* Dataset items:
++++++++++++++++++++

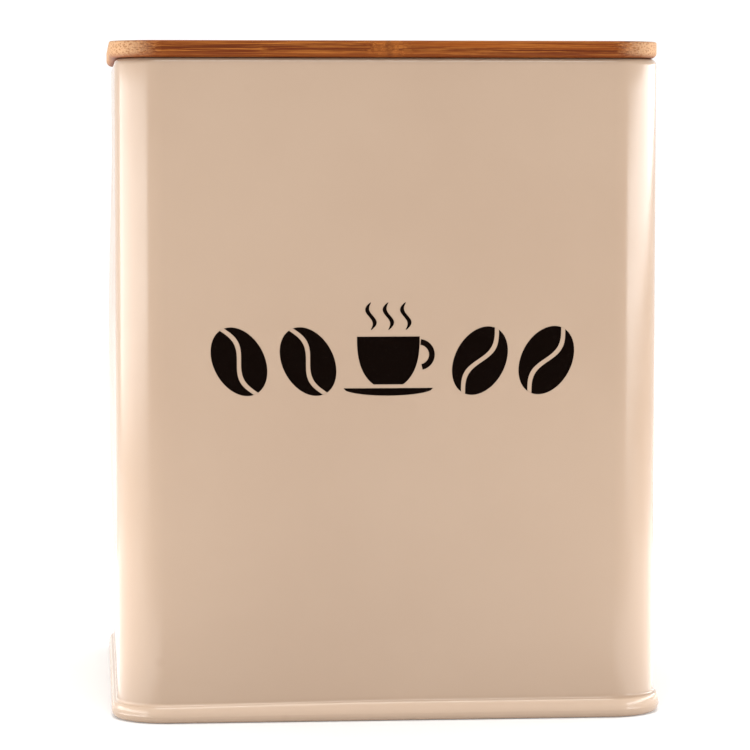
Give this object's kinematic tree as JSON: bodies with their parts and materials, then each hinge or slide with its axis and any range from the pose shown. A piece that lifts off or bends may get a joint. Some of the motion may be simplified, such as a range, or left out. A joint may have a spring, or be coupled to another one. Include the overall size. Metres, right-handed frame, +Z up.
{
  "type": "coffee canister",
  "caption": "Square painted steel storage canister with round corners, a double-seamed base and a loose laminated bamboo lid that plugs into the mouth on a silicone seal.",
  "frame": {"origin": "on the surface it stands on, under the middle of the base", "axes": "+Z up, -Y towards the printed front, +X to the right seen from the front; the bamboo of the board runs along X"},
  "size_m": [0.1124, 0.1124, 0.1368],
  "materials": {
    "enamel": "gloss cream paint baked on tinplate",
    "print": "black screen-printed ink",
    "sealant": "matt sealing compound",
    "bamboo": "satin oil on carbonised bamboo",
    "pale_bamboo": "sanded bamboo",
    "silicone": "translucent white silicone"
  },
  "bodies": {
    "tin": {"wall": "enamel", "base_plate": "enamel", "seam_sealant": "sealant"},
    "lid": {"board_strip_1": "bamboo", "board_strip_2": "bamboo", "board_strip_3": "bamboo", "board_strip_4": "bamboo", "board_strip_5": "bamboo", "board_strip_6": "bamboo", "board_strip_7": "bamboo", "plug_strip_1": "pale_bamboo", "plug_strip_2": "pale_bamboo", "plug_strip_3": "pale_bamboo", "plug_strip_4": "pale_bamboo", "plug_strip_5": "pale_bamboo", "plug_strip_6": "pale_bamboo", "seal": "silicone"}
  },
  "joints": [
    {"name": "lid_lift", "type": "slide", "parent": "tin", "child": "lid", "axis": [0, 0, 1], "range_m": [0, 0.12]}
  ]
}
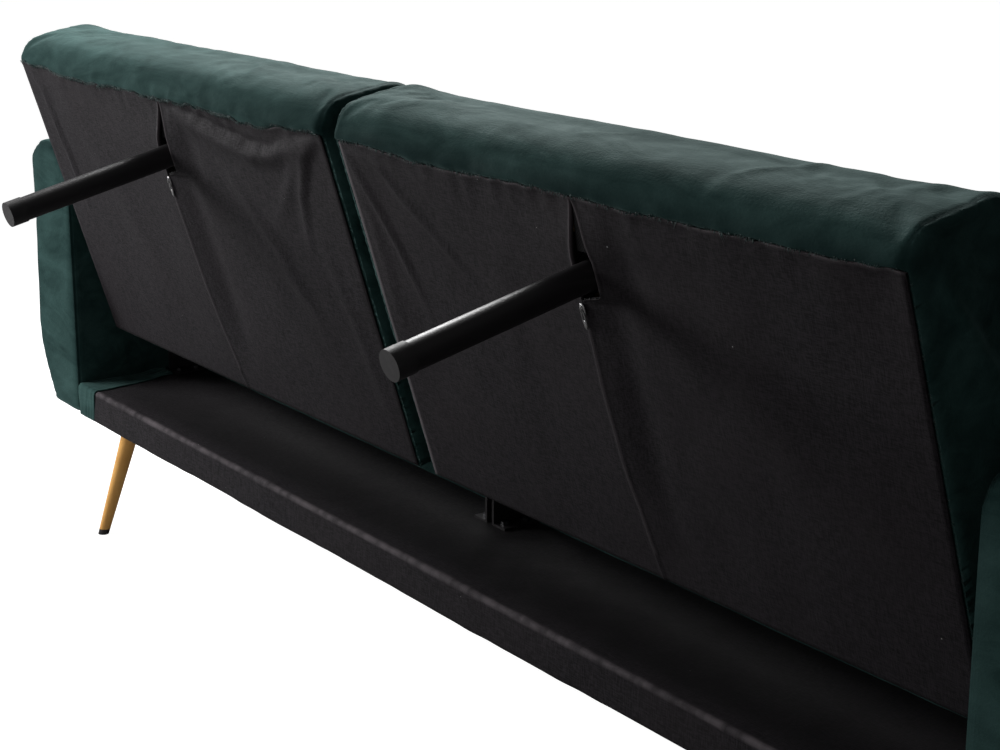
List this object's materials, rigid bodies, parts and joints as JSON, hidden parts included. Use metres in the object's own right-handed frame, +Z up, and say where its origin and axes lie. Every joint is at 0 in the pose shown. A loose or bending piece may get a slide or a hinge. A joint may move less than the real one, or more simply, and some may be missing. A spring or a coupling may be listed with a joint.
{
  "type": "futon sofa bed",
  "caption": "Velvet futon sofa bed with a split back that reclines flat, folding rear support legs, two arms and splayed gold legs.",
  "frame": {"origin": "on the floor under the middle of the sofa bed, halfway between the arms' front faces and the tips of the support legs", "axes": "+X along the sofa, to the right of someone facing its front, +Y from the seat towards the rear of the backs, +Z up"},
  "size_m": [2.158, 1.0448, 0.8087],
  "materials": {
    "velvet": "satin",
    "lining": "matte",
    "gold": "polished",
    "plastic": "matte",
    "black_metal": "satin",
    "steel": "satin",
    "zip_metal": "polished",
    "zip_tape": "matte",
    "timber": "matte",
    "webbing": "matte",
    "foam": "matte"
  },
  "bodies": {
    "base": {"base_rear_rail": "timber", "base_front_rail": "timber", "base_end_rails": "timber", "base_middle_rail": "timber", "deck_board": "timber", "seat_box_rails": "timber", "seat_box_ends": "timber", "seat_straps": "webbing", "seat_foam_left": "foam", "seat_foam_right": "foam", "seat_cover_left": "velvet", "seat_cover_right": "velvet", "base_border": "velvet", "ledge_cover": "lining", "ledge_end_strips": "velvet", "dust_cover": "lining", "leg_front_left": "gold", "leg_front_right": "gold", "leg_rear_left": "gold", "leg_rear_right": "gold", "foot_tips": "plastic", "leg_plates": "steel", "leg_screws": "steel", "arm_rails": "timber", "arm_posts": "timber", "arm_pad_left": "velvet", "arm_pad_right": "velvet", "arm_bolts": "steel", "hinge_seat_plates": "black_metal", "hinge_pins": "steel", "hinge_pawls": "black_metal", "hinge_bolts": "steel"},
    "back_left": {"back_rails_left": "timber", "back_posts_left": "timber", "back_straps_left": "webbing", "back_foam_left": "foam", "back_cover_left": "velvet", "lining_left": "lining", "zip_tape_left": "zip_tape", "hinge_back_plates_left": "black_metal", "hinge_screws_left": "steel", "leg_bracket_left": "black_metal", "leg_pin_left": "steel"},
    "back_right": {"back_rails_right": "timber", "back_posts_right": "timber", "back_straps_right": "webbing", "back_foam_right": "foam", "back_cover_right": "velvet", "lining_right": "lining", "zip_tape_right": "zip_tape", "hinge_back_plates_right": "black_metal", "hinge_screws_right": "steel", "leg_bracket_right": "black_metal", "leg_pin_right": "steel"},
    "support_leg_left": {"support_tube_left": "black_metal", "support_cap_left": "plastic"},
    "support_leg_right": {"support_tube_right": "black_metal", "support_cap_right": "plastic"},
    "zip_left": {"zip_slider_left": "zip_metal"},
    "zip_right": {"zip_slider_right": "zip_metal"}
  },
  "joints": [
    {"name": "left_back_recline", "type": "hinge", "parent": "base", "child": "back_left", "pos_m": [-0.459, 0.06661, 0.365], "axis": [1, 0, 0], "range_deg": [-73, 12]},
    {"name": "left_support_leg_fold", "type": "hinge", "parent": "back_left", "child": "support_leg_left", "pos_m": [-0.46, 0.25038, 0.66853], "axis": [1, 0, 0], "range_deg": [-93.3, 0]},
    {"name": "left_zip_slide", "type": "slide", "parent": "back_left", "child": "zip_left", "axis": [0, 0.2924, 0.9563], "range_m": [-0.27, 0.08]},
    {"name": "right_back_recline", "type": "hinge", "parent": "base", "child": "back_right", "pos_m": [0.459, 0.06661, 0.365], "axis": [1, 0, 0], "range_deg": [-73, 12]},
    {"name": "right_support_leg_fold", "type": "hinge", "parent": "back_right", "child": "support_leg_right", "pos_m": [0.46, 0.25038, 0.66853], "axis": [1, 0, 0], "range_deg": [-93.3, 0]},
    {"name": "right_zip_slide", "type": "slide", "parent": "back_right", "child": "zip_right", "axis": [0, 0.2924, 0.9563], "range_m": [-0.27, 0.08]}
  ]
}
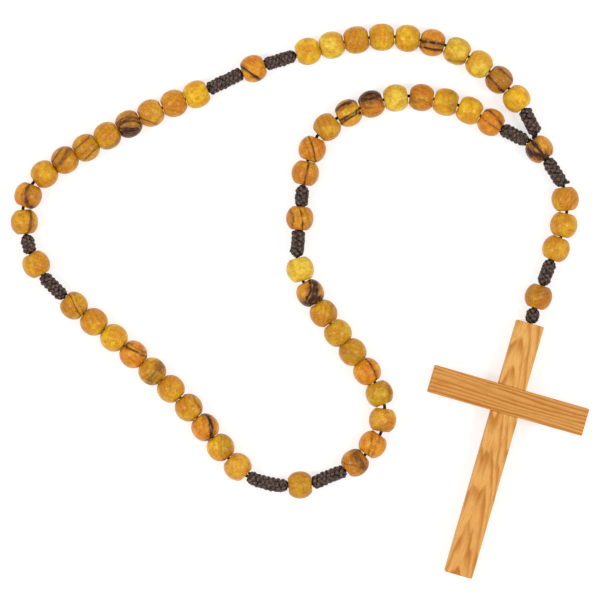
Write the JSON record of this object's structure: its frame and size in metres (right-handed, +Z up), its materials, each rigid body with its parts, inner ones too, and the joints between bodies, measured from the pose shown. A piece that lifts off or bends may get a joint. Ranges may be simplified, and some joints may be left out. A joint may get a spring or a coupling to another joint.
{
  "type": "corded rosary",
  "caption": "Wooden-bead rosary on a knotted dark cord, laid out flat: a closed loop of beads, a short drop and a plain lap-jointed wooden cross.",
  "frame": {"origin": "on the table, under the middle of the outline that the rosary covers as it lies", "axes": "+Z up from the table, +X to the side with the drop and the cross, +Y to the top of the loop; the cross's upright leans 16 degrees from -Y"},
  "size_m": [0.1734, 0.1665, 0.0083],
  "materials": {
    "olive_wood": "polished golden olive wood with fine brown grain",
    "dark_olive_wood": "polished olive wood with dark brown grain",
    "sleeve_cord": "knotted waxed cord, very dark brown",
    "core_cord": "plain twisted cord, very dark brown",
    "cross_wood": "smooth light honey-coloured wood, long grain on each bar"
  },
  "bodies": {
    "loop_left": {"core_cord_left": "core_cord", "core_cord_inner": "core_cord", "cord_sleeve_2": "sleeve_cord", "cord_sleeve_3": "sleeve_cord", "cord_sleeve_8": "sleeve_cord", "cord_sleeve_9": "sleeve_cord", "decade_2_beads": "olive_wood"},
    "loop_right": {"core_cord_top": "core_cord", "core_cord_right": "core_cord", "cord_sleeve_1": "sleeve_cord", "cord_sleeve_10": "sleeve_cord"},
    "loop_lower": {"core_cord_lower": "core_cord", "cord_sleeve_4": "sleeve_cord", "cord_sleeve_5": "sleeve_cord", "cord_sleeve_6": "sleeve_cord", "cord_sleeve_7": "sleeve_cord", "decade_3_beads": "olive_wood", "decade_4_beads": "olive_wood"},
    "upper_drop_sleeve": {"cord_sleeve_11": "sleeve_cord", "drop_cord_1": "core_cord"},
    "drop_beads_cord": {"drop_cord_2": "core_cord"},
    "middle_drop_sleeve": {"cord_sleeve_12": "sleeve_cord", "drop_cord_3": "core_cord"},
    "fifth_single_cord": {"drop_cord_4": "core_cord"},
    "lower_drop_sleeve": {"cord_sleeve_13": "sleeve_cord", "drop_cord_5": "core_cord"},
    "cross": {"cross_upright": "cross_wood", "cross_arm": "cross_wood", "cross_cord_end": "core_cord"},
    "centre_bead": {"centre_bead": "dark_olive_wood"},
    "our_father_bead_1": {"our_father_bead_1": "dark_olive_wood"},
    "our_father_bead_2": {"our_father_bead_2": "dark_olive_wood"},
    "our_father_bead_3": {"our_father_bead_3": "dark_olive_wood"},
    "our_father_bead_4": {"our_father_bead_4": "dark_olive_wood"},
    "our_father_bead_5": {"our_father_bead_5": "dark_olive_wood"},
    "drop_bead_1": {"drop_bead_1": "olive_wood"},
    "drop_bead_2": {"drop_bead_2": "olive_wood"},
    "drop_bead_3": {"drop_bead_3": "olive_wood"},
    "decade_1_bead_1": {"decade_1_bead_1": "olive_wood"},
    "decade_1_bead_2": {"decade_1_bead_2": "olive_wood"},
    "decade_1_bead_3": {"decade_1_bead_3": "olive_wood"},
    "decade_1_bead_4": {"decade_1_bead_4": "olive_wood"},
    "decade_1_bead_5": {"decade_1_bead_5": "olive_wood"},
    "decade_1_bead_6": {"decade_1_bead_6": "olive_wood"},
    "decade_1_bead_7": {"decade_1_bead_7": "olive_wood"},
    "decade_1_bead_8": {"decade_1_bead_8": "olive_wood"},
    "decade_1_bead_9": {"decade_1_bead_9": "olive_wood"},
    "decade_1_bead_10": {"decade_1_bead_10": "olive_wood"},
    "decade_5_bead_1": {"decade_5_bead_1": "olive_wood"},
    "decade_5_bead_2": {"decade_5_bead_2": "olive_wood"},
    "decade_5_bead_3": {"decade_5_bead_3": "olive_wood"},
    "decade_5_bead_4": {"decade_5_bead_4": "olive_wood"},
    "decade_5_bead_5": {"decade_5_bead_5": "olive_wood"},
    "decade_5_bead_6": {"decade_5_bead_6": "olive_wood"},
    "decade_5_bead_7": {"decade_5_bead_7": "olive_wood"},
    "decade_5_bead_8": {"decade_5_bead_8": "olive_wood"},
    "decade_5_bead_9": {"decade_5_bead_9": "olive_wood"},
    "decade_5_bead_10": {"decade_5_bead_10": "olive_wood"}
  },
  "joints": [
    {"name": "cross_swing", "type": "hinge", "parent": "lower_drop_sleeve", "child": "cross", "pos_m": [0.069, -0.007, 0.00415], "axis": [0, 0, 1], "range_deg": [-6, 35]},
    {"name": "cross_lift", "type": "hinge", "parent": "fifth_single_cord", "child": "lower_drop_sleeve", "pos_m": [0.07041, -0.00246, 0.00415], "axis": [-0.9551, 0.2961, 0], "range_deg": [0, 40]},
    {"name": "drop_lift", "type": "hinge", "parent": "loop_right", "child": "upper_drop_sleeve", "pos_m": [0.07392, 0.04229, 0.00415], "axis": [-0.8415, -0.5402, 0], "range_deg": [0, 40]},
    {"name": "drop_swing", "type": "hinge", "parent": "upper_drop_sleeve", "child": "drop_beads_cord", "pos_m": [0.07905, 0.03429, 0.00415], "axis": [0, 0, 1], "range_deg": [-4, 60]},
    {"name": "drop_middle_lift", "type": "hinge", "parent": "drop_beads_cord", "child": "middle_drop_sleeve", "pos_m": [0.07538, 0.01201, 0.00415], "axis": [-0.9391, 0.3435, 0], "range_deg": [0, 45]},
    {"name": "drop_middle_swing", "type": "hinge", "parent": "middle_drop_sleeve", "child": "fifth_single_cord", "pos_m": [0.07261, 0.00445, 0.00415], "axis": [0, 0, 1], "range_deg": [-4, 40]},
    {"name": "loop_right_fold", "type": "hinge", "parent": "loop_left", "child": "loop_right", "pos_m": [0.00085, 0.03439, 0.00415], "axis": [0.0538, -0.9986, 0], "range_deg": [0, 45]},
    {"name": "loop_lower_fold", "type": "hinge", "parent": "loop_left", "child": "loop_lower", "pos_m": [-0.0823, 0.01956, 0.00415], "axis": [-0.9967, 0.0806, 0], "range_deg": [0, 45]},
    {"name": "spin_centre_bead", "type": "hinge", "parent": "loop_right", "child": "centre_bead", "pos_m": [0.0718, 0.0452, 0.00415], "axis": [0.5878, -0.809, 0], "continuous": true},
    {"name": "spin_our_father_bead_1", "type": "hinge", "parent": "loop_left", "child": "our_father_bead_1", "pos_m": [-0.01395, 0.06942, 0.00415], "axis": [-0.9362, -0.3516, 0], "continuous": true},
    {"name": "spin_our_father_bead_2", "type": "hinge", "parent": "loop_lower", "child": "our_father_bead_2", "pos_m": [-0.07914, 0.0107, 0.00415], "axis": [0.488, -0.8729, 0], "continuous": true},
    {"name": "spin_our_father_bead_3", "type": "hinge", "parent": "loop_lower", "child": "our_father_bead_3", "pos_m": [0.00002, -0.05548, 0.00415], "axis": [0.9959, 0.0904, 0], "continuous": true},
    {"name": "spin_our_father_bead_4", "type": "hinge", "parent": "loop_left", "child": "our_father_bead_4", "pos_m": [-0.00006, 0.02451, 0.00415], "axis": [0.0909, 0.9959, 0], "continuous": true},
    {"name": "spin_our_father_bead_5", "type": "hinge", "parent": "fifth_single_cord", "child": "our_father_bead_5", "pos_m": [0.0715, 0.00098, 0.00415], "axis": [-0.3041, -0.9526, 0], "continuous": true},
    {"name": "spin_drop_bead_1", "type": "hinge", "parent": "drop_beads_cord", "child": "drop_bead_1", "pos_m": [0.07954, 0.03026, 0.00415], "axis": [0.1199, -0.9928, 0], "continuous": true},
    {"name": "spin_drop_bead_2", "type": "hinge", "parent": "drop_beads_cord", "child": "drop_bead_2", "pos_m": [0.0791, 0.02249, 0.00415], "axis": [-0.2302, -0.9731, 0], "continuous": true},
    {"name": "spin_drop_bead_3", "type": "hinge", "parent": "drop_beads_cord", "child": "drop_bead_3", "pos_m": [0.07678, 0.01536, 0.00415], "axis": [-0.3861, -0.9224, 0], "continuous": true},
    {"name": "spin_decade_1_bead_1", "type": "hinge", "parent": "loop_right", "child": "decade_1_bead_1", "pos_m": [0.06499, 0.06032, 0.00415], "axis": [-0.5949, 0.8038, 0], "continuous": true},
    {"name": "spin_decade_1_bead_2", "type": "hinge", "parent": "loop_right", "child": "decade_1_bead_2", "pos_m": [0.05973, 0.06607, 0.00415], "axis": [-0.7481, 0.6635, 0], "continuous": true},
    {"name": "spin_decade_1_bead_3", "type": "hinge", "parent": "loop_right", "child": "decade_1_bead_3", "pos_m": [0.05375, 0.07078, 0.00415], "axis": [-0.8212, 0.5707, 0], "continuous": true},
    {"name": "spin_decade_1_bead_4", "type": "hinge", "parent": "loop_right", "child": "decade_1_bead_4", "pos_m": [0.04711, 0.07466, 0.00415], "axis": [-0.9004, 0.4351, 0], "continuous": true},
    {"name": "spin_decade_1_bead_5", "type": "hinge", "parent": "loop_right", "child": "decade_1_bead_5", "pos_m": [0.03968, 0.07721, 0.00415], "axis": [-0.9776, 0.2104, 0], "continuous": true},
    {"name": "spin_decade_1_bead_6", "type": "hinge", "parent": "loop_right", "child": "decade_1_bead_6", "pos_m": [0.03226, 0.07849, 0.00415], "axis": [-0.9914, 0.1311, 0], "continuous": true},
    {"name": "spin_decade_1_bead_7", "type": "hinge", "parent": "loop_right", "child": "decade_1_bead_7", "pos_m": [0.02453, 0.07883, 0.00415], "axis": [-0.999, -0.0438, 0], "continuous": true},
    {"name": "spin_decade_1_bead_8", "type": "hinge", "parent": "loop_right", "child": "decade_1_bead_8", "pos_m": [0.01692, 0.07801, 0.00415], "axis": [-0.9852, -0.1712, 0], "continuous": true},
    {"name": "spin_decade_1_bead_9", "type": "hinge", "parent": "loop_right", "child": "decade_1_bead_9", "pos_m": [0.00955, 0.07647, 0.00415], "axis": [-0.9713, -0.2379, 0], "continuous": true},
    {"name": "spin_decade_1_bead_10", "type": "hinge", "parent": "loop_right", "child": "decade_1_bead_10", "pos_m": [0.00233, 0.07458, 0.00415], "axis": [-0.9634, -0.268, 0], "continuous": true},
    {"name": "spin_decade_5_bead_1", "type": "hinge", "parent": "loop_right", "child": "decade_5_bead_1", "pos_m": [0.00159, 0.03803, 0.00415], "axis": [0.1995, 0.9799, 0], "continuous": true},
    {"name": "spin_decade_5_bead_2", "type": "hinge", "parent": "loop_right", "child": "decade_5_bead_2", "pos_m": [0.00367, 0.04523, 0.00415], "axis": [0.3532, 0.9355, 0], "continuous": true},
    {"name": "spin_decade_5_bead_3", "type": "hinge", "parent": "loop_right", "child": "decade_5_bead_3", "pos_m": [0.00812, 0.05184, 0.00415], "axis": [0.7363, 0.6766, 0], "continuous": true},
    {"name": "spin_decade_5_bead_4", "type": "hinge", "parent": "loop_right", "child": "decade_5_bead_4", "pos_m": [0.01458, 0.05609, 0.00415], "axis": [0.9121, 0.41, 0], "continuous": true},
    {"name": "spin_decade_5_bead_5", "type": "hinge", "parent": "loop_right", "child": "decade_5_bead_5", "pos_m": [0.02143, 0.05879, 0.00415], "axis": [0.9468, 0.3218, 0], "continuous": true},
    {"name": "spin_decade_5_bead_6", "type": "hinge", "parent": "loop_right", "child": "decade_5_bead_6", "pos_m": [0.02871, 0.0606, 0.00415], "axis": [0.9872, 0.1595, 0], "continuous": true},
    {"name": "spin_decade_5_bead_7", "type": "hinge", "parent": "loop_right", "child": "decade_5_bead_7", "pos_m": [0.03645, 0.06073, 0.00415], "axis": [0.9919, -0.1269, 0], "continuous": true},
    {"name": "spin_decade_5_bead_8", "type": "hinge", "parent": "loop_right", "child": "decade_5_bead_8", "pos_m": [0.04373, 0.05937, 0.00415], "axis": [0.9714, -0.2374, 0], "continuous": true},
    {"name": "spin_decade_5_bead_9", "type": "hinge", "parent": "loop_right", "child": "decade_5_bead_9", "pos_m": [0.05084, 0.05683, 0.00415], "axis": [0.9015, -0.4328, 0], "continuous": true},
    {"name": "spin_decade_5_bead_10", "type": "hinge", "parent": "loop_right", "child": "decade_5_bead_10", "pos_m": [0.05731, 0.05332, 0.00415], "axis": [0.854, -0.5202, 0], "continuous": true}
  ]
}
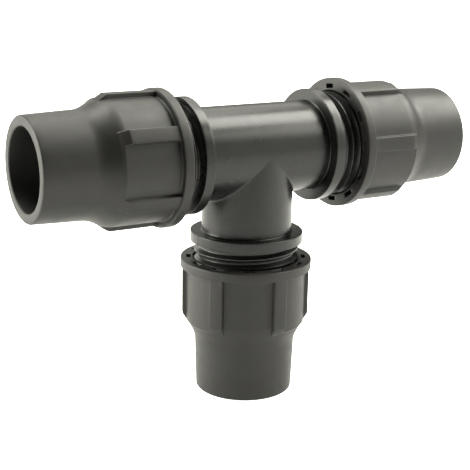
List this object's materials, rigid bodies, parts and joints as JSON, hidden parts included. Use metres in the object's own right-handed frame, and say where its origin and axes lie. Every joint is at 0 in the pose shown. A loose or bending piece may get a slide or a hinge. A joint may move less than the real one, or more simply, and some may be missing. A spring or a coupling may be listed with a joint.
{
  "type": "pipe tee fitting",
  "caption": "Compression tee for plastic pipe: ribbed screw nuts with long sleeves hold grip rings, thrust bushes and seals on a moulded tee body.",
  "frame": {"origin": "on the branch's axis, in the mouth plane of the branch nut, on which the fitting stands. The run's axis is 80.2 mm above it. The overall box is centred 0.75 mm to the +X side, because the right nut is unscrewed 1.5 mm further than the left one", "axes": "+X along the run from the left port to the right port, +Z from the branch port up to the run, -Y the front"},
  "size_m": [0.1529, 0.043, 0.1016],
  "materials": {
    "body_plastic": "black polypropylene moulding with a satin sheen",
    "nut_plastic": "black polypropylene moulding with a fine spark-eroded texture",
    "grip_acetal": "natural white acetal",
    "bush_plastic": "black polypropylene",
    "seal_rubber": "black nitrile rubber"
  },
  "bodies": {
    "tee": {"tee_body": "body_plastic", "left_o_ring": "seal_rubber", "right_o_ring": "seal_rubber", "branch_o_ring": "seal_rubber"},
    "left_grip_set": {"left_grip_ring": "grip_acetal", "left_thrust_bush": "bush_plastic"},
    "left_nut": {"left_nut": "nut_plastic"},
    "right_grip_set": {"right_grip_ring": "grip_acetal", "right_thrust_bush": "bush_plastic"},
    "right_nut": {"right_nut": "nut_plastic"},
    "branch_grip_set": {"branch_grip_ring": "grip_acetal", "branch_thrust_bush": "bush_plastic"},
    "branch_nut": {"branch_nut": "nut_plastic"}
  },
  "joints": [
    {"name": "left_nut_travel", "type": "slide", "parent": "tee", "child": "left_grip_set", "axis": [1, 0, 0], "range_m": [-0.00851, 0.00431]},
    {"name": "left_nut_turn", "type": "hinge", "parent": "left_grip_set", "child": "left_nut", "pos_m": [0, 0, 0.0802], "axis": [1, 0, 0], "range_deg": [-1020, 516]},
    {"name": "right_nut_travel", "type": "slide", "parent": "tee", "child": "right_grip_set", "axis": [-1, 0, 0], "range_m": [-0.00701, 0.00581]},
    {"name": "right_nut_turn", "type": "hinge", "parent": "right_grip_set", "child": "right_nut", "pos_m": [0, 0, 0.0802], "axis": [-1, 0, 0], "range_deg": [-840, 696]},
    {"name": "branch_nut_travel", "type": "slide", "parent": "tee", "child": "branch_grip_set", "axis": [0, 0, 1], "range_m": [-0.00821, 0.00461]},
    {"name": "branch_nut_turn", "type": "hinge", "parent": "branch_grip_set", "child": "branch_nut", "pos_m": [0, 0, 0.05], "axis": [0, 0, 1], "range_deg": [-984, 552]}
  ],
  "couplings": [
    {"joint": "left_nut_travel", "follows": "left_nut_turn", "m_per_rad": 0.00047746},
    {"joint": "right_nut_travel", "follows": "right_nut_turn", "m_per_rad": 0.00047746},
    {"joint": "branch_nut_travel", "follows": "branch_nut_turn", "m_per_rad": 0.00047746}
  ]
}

++++++++++++++++++++

* EXERCISE DIRECTIONS: Tally the lines above containing "Every". Answer with the count only.

* ANSWER FOR THE TASK: 2